Aggregate outcome of the 2010 EU wide stress test exercise coordinated by CEBS in cooperation with the ECB

Spiegel OnlineJuli 22, 2010

Executive summary
The Committee of European Banking Supervisors (CEBS) was mandated by the
ECOFIN of the European Council to conduct in cooperation with the European
Central Bank (ECB), the European Commission and the EU national supervisory
authorities a second EU-wide stress test exercise.

The overall objective of the 2010 exercise is to provide policy information for
assessing the resilience of the EU banking system to possible adverse economic
developments and to assess the ability of banks in the exercise to absorb
possible shocks on credit and market risks, including sovereign risks.
The stress test has been conducted on a bank-by-bank basis and using bank’s
specific data and supervisory information.
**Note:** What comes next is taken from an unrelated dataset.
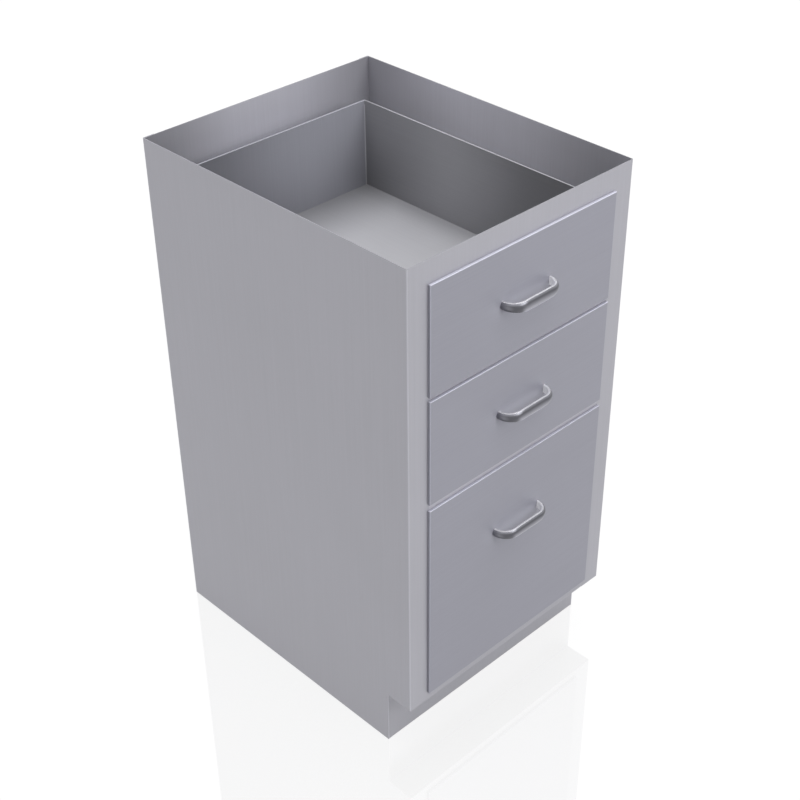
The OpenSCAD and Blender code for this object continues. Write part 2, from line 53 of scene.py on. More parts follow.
# Planes of the cabinet's sheets
SIDE_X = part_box("right_side_panel")[1].x
FRAME_Y, BACK_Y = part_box("right_side_panel")[0].y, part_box("right_side_panel")[1].y
TOP_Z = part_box("right_side_panel")[1].z
OPENING_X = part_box("upper_divider_rail")[1].x
RETURN_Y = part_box("upper_divider_rail")[1].y
TOE_Y, TOE_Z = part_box("toe_board")[0].y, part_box("toe_board")[1].z

# Thickness of the cabinet's and the drawer boxes' sheets, and width of the boxes' hems
SHEET, THIN, HEM = 0.0012, 0.001, 0.0012

# Face corner attribute: 1 on a rubbed edge, which also takes a painted highlight, 0 on a plain face, below 0
# on a cut painted darker as painted shade
WEAR_AND_PAINTED_LIGHT = "edge_wear_and_painted_light"


# ---- Camera, at the photograph's place
def make_camera():
    data = bpy.data.cameras.new("camera")
    data.sensor_width = 36.0
    data.lens = 66.588
    data.shift_x = -0.03077
    data.shift_y = 0.02462
    data.clip_end = 100.0
    camera = bpy.data.objects.new("camera", data)
    camera.location = (-1.3680, -1.43405, 1.8190)
    camera.rotation_euler = (math.radians(54.736), 0.0, math.radians(-45.0))
    bpy.context.scene.collection.objects.link(camera)
    bpy.context.scene.camera = camera


# ---- Node helpers: a value may be a number or another node's socket
def new_tree(owner):
    owner.use_nodes = True
    owner.node_tree.nodes.clear()
    return owner.node_tree


def new_surface(name):
    material = bpy.data.materials.new(name)
    tree = new_tree(material)
    output = node(tree, "ShaderNodeOutputMaterial")
    shader = node(tree, "ShaderNodeBsdfPrincipled")
    tree.links.new(shader.outputs[0], output.inputs["Surface"])
    return material, tree, shader


def node(tree, kind, **values):
    made = tree.nodes.new(kind)
    for key, value in values.items():
        setattr(made, key, value)
    return made


def feed(tree, socket, value):
    if isinstance(value, (int, float)):
        socket.default_value = value
    else:
        tree.links.new(value, socket)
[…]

CEBS has coordinated the exercise and conducted extensive cross-checks over
the results, which were submitted to a peer review and challenging process in
order to ensure the consistency and comparability of the results. This report
provides details on the scenarios, methodologies and aggregate results of the
stress test exercise. Results of the individual banks and comments on follow-up
actions, where needed, are provided by the banks participating in the exercise
and/or their national supervisory authorities. The results are re-published by
CEBS on its website.

National supervisory authorities routinely conduct stress testing exercises in their
respective jurisdictions, both at system-wide and individual institutions’ levels, in
order to assess potential risks facing the institutions individually and/or
collectively. The CEBS exercise is intended to complement these national
analyses by providing a coordinated assessment of European banks, using
common scenarios and methodologies.

However, as with any stress test exercise, the results are not forecasts of
expected outcomes, since the scenarios are designed as "what-if" situations
reflecting extreme assumptions, which are therefore not very likely to
materialise. Against this background, the aggregate results discussed in this
report as well as the individual results presented by banks and/or national
supervisory authorities, aim at supporting the supervisory assessment of the
adequacy of capital of European banks, and should be interpreted with caution.